The gameplay itself is designed to mimic battlefield conditions, the technology in place to allow the game to simulate real-time conditions with thousands of players competing for virtual space. The game is some kind of realization of the idea first composed by titles like World War II Online and the Battlefield series, where a virtual world hundreds of square miles wide soaks in the blood of thousands of soldiers. Death is grim, constant and disturbingly lifelike. The corpses of dead soldiers remain strewn across the conflict for hours, sometimes becoming makeshift camouflage and cover. And when you inevitably meet a mortal wound, there is a moment, just a moment, where all the combined virtual reality comes together to make the primal stump of your brain believe your death might be real, as well.

As I think about this game of some coming decade, I’m both tantalized by its concept and turned off by its realism. There is, for me, some line that might eventually be crossed where the effort to marry reality and virtual reality might be too real and by extension too disturbing. I love videogames for the separation from reality, and the closer games get to producing real-world situations and conditions, the more uncomfortable I become.

Game developers are inexorably seeking technology to create images that approach and mimic real life, and I wonder if there are some scenes, some images, I’m better off not seeing, virtual or otherwise. Or, at least, I only want to be exposed to these situations in some stylized, obviously virtual world with clear barriers from reality. Marry that to directional sound, and I anticipate and fear the incredible potential for complete immersion in the near future.

To be clear, I’m not suggesting that as videogame violence becomes more real, somehow it will breed violence in our culture as many people already suggest.

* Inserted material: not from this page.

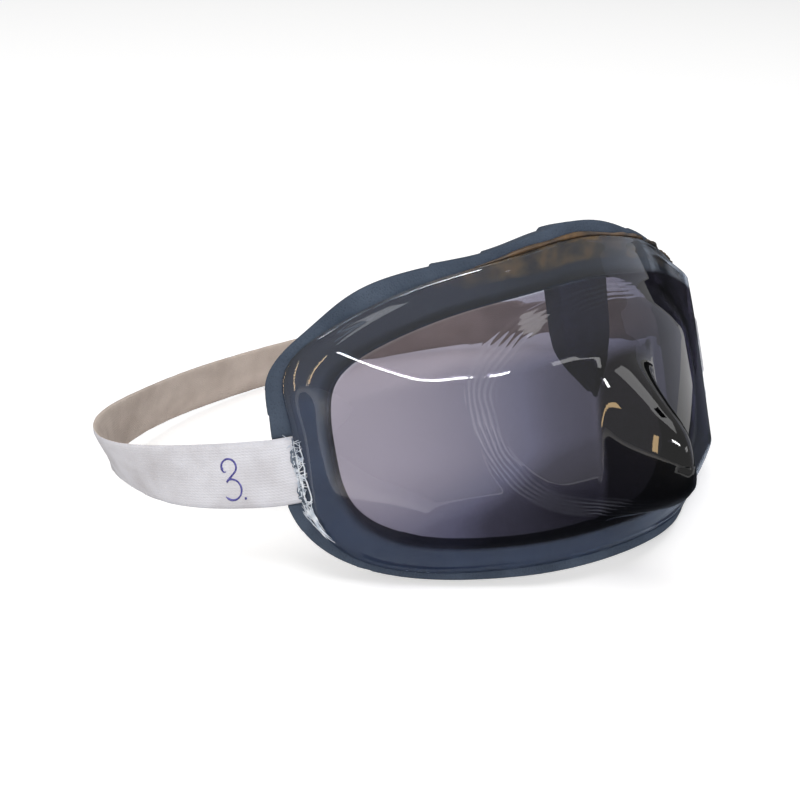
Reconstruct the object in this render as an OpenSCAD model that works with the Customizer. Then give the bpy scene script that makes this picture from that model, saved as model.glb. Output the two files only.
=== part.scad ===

But, there is a difference between videogames and other forms of media entertainment by virtue of the participatory nature of gaming, and whether games run the risk of desensitizing me or not is irrelevant. There are some things I just don’t want to experience or participate in. Watching a violent movie feels very different than playing a violent videogame; watching the movie, I’m a casual observer rather than a willing participant. It’s one thing when the streets of, say, Liberty City are obviously artificial, but what if just by looking and listening I couldn’t discern the pleas of a carjacked mother from a live image? Would I be so casual? Would I want to play?

No, probably not. I need the disbelief there so I can choose to suspend it.

We are seeing the first ethical questions of virtual reality raised. Is there moral ambiguity, for example, in recreating September 11 with Flight Simulator, or creating war games based on current conflicts, or releasing games or mods that involve violence in schools? Can gaming even address these topics in meaningful ways, or does participating in the actions themselves destroy the credibility?

These are questions for which I have no answers. What I do know is I feel compelled to distance myself from games that seem too real, and I’m troubled by an industry that seems infatuated with coming as close as possible to recreating real pain and real death.